Q4 Hoe wordt het beleid door belanghebbenden ervaren en beoordeeld? (ex durante, enkelvoudig)

Wat kan je met deze effectevaluatievraag? Welk antwoord krijg je met deze vraag?

Bij een ex-durante evaluatie van één beleidsinstrument vertaalt deze vraag zich tot: hoe is het beleidsinstrument tot nu toe door belanghebbenden ervaren en beoordeeld?

Met het antwoord op deze vraag kun je bepalen hoe belanghebbenden het beleid tot nu toe hebben ervaren en beoordelen. Dit is een uitgelezen kans om beleid en de uitvoering hiervan tijdig bij te stellen. De kring van betrokkenen bij een beleid is doorgaans breed: bedenkers, uitvoerders, begunstigden (meestal doelgroepen) en soms zelfs “slachtoffers” (degenen die vooral de nadelen ondervinden van een beleid). Bij deze vraag wordt dus bewust ruimte geboden aan veel meer perspectieven dan het perspectief van de beleidsmaker. Hoe een beleidsinstrument (en de werking ervan) wordt ervaren door andere belanghebbenden dan de overheid is niet direct hetzelfde als de verwachte doorwerking van het instrument. Bovendien kunnen de ervaringen met een instrument sterk verschillen tussen groepen (of individuen) en kunnen deze groepen ook andere normen hanteren om te bepalen of een beleid een succes is.
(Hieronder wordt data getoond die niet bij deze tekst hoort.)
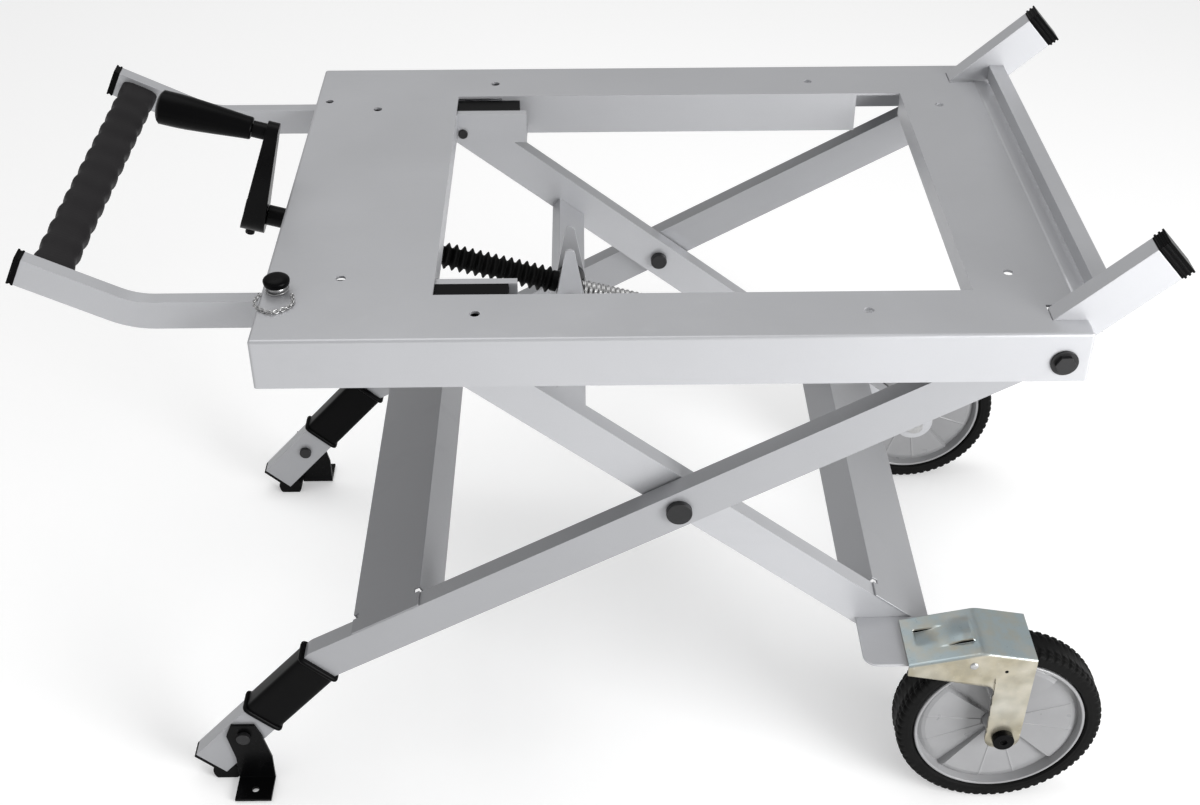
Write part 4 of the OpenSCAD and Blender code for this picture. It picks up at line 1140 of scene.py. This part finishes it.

Een voorbeeld is het beleid met betrekking tot frequentiespectrum voor mobiele telecommunicatie. De overheid heeft frequentiespectrum verstrekt aan telecomoperators om de uitol van mobiele netwerken mogelijk te maken, maar het gebruik van spectrum voor mobiele netwerken zal in de toekomst verder toenemen. Op dit moment kan getoetst worden hoe verschillende stakeholders dit beleid tot nu toe hebben ervaren en wat zij sterke en zwakke punten vonden. Met deze inzichten kan toekomstig spectrumbeleid verbeterd worden. Telecomoperators zullen vanuit hun perspectief vooral economische argumenten aandragen: de prijs was te hoog en er is te weinig spectrum op de markt gekomen. In de toekomst zou dit anders moeten zijn. Echter, de partijen die dit spectrum voorheen gebruikten voor andere doelen zullen vooral gericht zijn op de (nadelige) effecten van hun gedwongen "verhuizing”. Echter, voor een kleine groep burgers die zich zorgen maakt over mogelijke gezondheidseffecten liggen de kaarten anders. Door tussentijds in kaart brengen hoe een beleidsinstrument wordt ervaren en beoordeeld kan daar bij de uitvoering van beleid rekening mee worden gehouden, bijvoorbeeld door goede voorlichting.

Hoe verhoudt dit zich tot andere vragen?

De kracht van deze vraag is dat het de perspectieven van de stakeholders meeneemt en ruimte biedt aan hun visie op het beleid en de impact hiervan. Deze vraag is goed te combineren met Q3 (Voor wie en in welke omstandigheden werkt het beleid?). Ook kunnen andere perspectieven op het beleid en de impact helpen factoren te identificeren die kunnen helpen om de doelmatigheid (Q8 (Hoe kan de doelmatigheid van het beleid verhoogd worden?)) of de doeltreffendheid (Q10 (Hoe kan de doeltreffendheid van het beleid verhoogd worden?)) van een maatregel tussentijds te vergroten. Ook kan het antwoord op deze vraag helpen om te bepalen of de logica achter het beleid in de praktijk werkt zoals gedacht (Q11 (Werkt de logica achter het beleid?)). De reden is dat een verbreding van de groep van belanghebbenden, en het betrekken van deze belanghebbenden in deze evaluatie, inzichten kan opleveren in effecten die niet geïdentificeerd worden wanneer alleen op de formele beleidstheorie wordt gelet.

Hoe kan je deze vraag beantwoorden?

Uiteraard kan bij mid-term evaluatie gebruik gemaakt worden van de methodes die gebruikt worden bij een ex-post of ex-ante beantwoording van deze vraag. Daarnaast is echter ook een specifieke methode om deze ex-durante vraag te beantwoorden: lerend evalueren (O11). Een inherente beperking van ex durante evaluaties is dat vaak nog maar beperkt gegevens beschikbaar zijn over de prestaties, effecten en doelmatigheid van het gevoerde beleid: het is immers nog in uitvoering.